## [WHAT NEEDS TO BE DONE]
What follows is a listing. Return every line of it exactly.

## [INFORMATION PROVIDED]
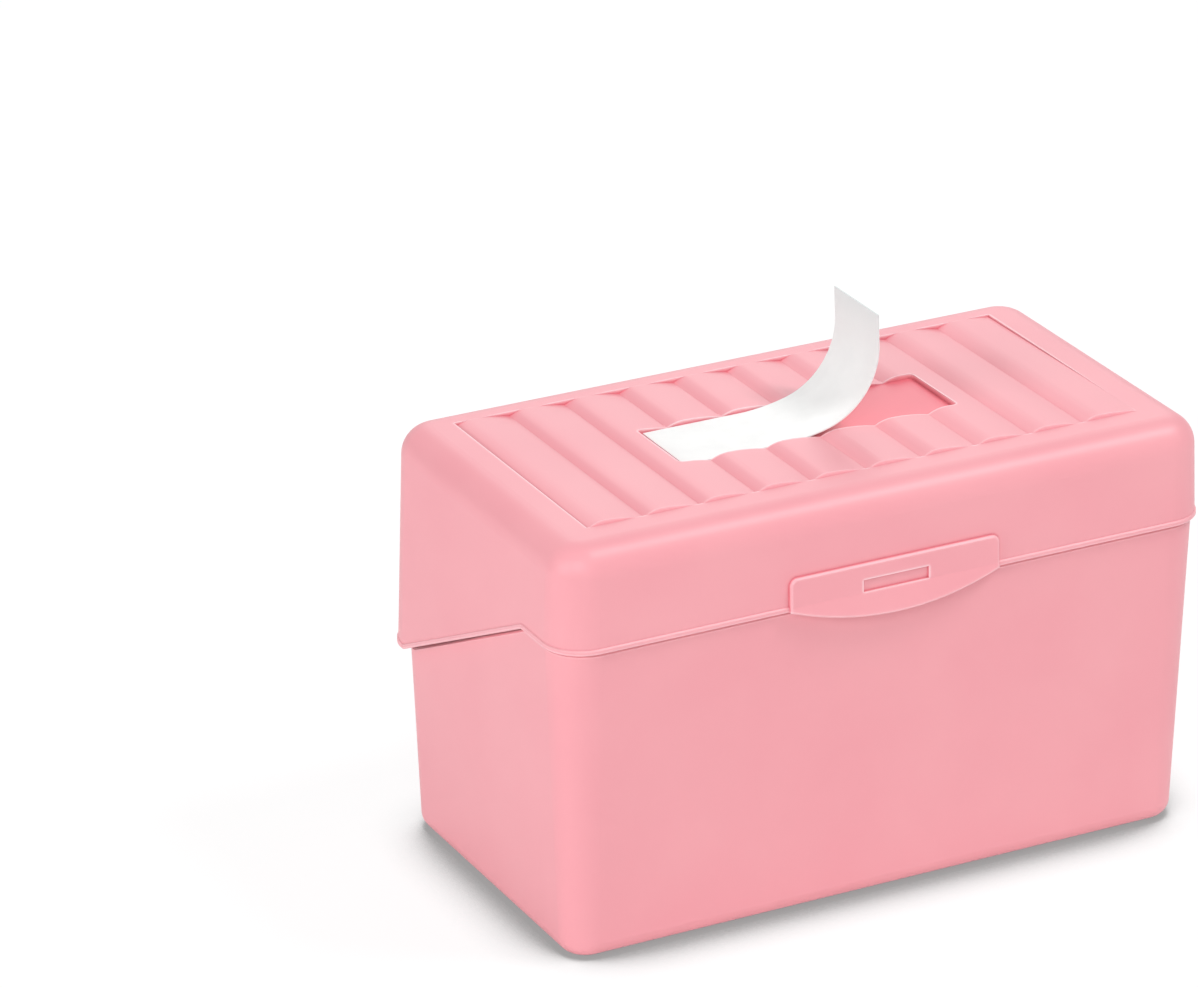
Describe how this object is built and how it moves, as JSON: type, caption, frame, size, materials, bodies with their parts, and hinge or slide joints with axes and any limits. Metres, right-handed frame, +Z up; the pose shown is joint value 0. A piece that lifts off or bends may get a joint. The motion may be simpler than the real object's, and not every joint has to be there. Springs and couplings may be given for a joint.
{
  "type": "index card box",
  "caption": "Hinged-lid desk box for index cards, with a ribbed top, a sunk label recess and a thumb-lip catch on the front.",
  "frame": {"origin": "on the resting plane, under the middle of the closed box", "axes": "+Z up, +X along the length of the box, -Y towards the catch on the front, +Y towards the hinge"},
  "size_m": [0.1434, 0.0815, 0.1084],
  "materials": {
    "moulded_polypropylene": "satin moulded",
    "hinge_pin_wire": "drawn wire",
    "label_card": "uncoated white card"
  },
  "bodies": {
    "body": {"box_body": "moulded_polypropylene", "hinge_pin_left": "hinge_pin_wire", "hinge_pin_right": "hinge_pin_wire"},
    "lid": {"lid": "moulded_polypropylene", "name_label": "label_card"}
  },
  "joints": [
    {"name": "lid_hinge", "type": "hinge", "parent": "body", "child": "lid", "pos_m": [0, 0.03892, 0.0407], "axis": [-1, 0, 0], "range_deg": [0, 110]}
  ]
}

## [THE REPLY]
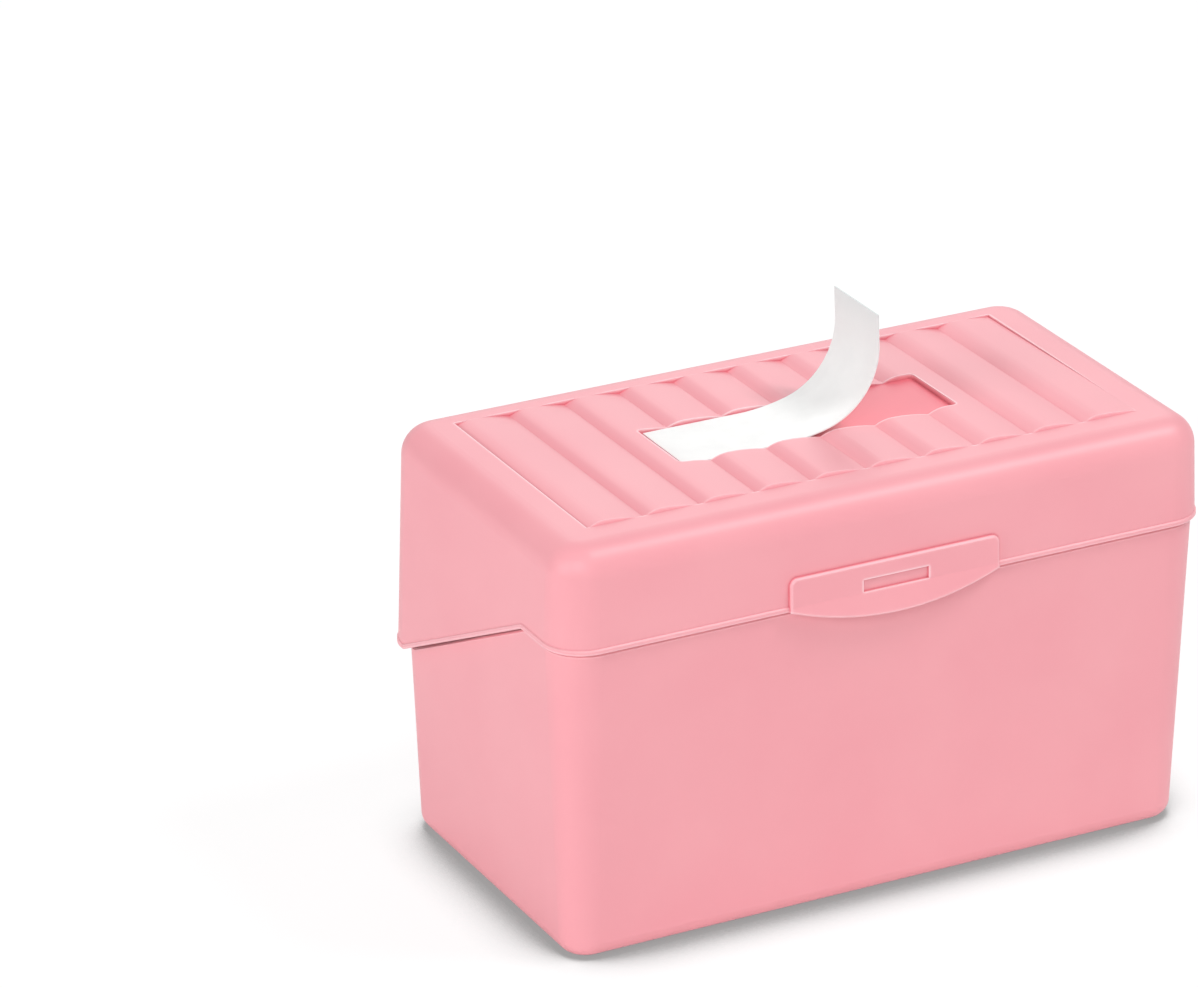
Describe how this object is built and how it moves, as JSON: type, caption, frame, size, materials, bodies with their parts, and hinge or slide joints with axes and any limits. Metres, right-handed frame, +Z up; the pose shown is joint value 0. A piece that lifts off or bends may get a joint. The motion may be simpler than the real object's, and not every joint has to be there. Springs and couplings may be given for a joint.
{
  "type": "index card box",
  "caption": "Hinged-lid desk box for index cards, with a ribbed top, a sunk label recess and a thumb-lip catch on the front.",
  "frame": {"origin": "on the resting plane, under the middle of the closed box", "axes": "+Z up, +X along the length of the box, -Y towards the catch on the front, +Y towards the hinge"},
  "size_m": [0.1434, 0.0815, 0.1084],
  "materials": {
    "moulded_polypropylene": "satin moulded",
    "hinge_pin_wire": "drawn wire",
    "label_card": "uncoated white card"
  },
  "bodies": {
    "body": {"box_body": "moulded_polypropylene", "hinge_pin_left": "hinge_pin_wire", "hinge_pin_right": "hinge_pin_wire"},
    "lid": {"lid": "moulded_polypropylene", "name_label": "label_card"}
  },
  "joints": [
    {"name": "lid_hinge", "type": "hinge", "parent": "body", "child": "lid", "pos_m": [0, 0.03892, 0.0407], "axis": [-1, 0, 0], "range_deg": [0, 110]}
  ]
}